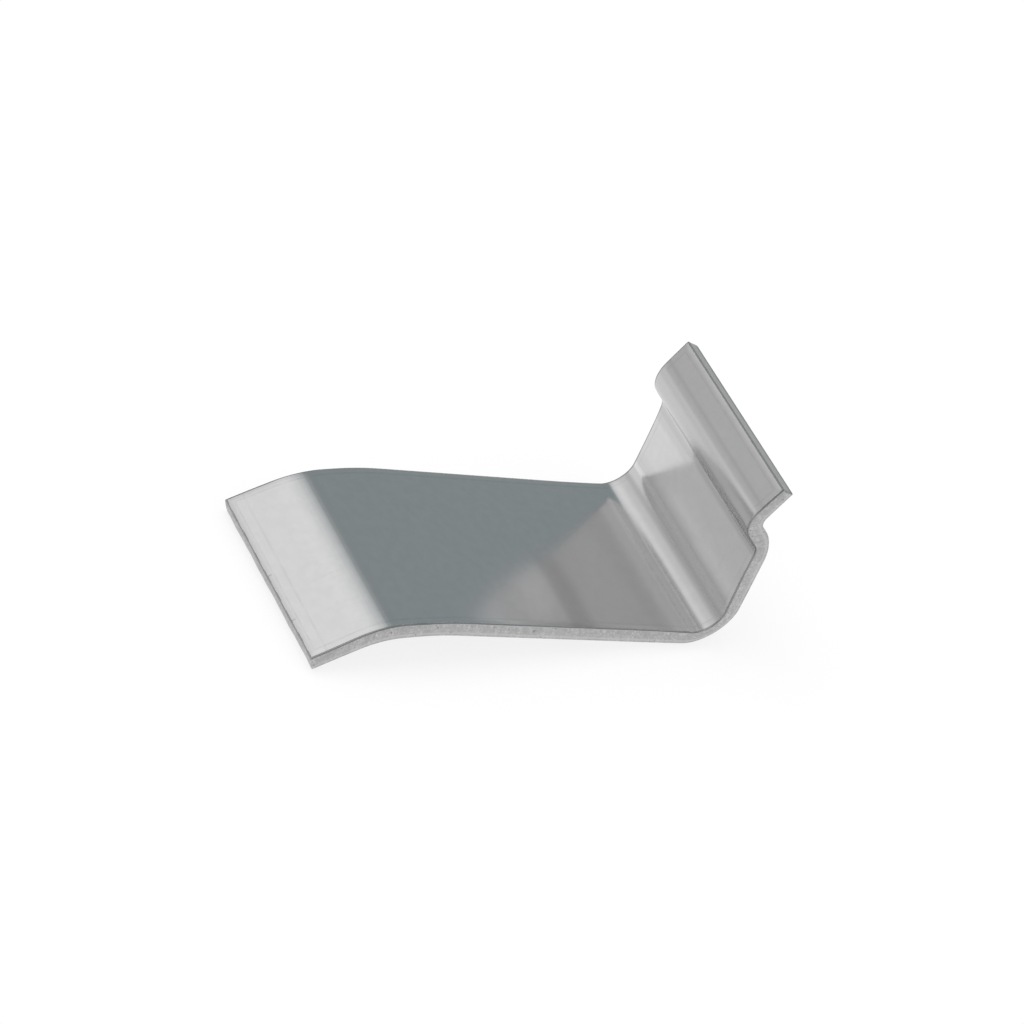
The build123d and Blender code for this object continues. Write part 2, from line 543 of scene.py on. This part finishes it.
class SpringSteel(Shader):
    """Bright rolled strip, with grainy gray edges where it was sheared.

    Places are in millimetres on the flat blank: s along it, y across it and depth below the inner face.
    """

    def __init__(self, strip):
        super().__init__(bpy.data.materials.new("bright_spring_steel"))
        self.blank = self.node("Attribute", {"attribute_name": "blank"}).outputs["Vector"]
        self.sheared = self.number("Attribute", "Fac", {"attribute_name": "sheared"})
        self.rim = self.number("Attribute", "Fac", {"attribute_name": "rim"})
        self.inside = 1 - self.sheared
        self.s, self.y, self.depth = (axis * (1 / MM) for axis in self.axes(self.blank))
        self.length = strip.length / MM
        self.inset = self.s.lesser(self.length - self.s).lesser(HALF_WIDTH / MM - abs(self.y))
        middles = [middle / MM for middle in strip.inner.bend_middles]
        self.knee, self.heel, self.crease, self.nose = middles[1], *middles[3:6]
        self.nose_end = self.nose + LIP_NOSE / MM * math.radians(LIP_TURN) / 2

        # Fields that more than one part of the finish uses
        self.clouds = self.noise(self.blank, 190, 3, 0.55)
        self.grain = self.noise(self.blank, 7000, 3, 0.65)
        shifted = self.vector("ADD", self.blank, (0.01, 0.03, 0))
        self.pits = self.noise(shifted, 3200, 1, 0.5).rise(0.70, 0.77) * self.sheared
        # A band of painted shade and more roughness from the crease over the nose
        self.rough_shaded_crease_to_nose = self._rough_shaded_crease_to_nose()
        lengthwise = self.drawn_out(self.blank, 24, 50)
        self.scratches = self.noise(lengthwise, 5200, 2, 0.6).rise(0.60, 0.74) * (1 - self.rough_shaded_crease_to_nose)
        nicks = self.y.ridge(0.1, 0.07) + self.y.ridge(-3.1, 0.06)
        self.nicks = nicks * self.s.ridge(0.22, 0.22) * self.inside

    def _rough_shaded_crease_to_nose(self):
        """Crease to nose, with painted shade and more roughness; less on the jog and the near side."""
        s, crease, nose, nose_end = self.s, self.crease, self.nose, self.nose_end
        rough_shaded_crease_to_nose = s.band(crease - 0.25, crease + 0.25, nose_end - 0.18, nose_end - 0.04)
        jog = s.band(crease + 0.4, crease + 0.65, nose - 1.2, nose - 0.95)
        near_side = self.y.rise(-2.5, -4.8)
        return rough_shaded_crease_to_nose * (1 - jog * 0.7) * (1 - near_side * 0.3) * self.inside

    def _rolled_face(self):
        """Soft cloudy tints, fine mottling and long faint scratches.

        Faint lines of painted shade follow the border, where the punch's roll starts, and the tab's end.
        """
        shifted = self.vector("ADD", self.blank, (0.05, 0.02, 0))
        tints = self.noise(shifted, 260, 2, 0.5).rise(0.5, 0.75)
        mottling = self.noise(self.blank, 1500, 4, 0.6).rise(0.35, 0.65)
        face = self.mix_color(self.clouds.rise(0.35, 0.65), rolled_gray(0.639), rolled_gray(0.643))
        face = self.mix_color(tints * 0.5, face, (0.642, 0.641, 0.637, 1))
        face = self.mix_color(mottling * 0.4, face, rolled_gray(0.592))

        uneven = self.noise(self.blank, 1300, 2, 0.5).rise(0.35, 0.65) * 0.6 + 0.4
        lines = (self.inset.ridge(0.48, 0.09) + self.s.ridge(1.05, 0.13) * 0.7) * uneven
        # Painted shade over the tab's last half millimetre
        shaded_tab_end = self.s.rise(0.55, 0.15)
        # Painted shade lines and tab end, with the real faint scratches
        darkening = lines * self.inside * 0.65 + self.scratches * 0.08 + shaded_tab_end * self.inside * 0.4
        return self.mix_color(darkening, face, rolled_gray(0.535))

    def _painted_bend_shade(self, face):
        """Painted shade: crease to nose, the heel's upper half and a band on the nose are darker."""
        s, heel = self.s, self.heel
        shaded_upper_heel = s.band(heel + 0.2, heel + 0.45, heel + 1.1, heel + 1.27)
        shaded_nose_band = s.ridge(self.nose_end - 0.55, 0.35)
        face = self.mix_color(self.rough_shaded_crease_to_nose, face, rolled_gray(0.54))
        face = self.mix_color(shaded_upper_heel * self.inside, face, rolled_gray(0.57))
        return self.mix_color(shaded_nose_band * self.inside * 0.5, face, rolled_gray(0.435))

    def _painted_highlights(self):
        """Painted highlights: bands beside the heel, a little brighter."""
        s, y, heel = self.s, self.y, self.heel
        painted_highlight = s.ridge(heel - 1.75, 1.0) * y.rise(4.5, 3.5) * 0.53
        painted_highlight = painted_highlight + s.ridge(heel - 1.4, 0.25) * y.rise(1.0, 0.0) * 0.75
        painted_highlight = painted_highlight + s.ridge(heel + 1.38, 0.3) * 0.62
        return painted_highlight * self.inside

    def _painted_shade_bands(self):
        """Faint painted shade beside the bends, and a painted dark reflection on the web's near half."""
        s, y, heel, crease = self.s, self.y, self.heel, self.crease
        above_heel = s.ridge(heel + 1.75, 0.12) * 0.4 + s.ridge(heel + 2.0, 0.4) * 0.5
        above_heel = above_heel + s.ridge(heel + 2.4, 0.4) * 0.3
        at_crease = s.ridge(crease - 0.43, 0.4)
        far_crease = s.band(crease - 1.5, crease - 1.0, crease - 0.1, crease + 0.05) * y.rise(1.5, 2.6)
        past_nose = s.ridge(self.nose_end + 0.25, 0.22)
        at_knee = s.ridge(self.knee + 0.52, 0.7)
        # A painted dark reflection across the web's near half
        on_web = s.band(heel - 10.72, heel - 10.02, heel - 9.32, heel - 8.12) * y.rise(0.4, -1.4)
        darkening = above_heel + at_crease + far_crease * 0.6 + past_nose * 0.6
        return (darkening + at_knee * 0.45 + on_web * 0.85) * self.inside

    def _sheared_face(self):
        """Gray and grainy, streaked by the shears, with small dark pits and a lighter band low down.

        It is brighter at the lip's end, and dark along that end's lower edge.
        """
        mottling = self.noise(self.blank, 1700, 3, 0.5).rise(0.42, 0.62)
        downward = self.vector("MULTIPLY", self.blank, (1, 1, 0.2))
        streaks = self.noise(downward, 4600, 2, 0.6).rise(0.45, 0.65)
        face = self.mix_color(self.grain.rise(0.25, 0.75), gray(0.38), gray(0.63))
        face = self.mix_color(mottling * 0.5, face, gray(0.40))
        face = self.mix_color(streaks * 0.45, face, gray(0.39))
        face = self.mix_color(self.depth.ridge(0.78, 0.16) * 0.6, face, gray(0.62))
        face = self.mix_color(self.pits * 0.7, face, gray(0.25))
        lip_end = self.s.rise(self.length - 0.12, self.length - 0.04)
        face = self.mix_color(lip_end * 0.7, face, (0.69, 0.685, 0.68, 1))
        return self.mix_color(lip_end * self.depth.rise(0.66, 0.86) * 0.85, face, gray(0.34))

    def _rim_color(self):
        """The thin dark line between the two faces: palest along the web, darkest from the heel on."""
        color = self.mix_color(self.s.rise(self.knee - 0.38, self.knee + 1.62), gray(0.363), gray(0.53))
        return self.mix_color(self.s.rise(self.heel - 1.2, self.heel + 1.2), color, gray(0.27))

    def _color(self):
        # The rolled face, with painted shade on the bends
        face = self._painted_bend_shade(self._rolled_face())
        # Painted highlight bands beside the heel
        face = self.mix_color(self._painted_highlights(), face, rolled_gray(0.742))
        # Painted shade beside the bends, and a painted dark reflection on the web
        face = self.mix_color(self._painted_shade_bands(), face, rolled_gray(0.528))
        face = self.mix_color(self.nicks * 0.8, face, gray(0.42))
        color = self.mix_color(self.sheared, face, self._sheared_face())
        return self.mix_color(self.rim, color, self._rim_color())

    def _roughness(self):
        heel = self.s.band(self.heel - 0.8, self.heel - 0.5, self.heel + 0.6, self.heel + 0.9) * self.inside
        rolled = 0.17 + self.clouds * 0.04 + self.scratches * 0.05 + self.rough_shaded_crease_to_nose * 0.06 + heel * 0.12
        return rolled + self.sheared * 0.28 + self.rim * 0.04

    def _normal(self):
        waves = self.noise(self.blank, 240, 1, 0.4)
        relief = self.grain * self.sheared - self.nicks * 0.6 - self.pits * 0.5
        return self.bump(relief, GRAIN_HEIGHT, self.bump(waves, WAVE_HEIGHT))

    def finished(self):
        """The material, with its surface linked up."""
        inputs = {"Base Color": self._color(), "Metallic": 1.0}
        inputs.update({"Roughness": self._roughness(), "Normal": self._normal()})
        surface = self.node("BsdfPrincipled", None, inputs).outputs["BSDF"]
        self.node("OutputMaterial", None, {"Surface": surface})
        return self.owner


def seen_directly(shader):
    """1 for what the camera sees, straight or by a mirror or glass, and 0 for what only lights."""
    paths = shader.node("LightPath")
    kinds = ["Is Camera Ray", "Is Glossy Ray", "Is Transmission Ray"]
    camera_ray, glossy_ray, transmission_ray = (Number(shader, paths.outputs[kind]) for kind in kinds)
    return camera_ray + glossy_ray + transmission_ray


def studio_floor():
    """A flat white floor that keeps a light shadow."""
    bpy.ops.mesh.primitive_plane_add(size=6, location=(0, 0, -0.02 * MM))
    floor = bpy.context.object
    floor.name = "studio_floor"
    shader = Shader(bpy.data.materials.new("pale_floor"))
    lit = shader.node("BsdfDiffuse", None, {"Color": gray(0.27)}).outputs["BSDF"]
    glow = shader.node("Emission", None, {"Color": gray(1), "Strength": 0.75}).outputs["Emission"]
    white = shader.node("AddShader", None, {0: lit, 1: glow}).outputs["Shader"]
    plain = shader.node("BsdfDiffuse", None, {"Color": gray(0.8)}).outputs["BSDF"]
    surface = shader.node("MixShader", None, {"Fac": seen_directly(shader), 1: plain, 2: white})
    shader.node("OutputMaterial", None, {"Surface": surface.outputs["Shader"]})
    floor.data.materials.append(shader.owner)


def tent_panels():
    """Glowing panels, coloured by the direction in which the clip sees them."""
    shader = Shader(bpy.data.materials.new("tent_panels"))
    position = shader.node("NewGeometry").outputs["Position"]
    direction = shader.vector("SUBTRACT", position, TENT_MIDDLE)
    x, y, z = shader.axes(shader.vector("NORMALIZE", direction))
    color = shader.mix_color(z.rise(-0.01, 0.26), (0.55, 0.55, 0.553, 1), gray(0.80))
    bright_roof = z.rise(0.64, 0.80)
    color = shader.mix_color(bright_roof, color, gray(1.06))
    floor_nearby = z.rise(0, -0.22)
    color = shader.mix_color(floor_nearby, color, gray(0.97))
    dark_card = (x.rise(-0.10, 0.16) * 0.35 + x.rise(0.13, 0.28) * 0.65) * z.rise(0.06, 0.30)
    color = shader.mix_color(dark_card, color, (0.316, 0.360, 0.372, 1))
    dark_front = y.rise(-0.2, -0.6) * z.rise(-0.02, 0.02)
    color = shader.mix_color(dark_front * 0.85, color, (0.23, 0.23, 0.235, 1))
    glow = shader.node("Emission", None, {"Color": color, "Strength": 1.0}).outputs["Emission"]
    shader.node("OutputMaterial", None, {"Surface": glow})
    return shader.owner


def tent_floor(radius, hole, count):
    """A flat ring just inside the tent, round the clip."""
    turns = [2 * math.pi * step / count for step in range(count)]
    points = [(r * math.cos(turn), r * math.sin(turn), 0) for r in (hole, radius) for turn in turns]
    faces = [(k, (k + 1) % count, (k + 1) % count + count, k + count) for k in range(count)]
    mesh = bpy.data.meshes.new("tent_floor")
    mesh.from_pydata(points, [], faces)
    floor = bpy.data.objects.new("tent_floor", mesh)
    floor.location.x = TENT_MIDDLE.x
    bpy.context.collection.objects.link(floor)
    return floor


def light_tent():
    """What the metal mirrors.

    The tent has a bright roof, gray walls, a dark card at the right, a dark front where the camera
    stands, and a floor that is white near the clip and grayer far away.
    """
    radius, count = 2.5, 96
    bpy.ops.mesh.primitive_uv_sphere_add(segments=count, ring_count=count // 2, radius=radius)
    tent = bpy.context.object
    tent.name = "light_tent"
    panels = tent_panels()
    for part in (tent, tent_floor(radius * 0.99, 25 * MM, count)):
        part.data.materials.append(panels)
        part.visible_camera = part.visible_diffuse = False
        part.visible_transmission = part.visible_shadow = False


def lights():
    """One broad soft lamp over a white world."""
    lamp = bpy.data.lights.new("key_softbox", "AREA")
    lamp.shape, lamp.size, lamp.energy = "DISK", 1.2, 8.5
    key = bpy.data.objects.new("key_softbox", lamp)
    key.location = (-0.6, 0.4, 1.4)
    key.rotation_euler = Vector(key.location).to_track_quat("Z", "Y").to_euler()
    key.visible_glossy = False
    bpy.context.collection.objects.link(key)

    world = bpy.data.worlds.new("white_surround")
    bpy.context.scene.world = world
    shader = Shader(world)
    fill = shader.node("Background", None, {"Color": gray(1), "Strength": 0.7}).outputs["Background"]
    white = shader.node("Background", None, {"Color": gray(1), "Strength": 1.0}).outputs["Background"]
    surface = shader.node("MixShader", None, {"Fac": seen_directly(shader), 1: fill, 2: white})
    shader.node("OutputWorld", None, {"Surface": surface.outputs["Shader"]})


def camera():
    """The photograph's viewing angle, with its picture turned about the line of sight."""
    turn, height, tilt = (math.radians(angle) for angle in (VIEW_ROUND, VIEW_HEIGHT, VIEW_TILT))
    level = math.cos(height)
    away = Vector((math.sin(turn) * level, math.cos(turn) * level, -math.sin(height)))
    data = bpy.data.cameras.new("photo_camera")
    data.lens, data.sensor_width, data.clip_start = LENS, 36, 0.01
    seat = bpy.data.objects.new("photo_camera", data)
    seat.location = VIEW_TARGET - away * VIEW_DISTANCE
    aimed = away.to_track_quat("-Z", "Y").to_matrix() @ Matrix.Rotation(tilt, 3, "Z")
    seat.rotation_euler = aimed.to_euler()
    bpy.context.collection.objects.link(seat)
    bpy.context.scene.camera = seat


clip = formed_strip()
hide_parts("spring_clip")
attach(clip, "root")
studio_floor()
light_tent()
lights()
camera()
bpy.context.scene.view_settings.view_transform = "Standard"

**Goal**
Only the lines from the opening of the material through the line with "self.nose_end = self.nose" should be echoed, exactly as written.

**The response**
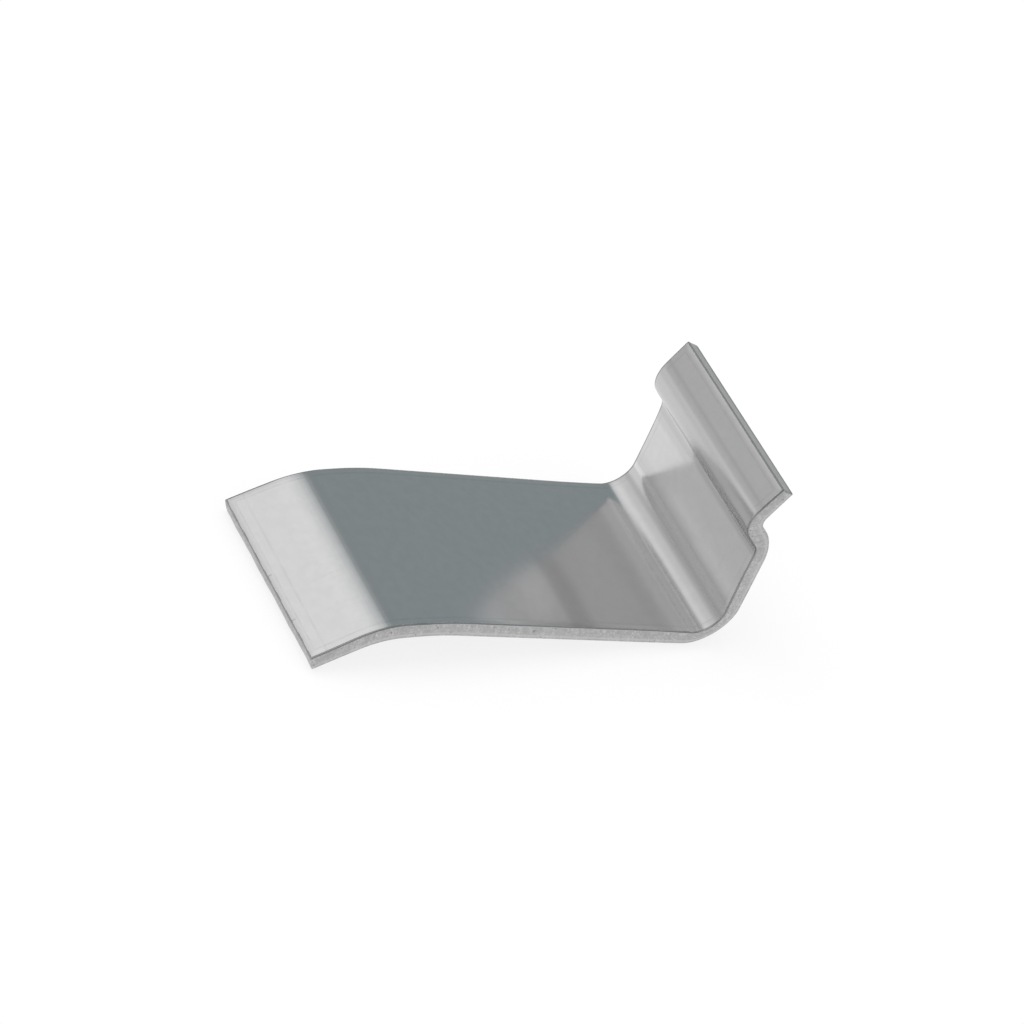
The build123d and Blender code for this object continues. Write part 2, from line 543 of scene.py on. This part finishes it.
class SpringSteel(Shader):
    """Bright rolled strip, with grainy gray edges where it was sheared.

    Places are in millimetres on the flat blank: s along it, y across it and depth below the inner face.
    """

    def __init__(self, strip):
        super().__init__(bpy.data.materials.new("bright_spring_steel"))
        self.blank = self.node("Attribute", {"attribute_name": "blank"}).outputs["Vector"]
        self.sheared = self.number("Attribute", "Fac", {"attribute_name": "sheared"})
        self.rim = self.number("Attribute", "Fac", {"attribute_name": "rim"})
        self.inside = 1 - self.sheared
        self.s, self.y, self.depth = (axis * (1 / MM) for axis in self.axes(self.blank))
        self.length = strip.length / MM
        self.inset = self.s.lesser(self.length - self.s).lesser(HALF_WIDTH / MM - abs(self.y))
        middles = [middle / MM for middle in strip.inner.bend_middles]
        self.knee, self.heel, self.crease, self.nose = middles[1], *middles[3:6]
        self.nose_end = self.nose + LIP_NOSE / MM * math.radians(LIP_TURN) / 2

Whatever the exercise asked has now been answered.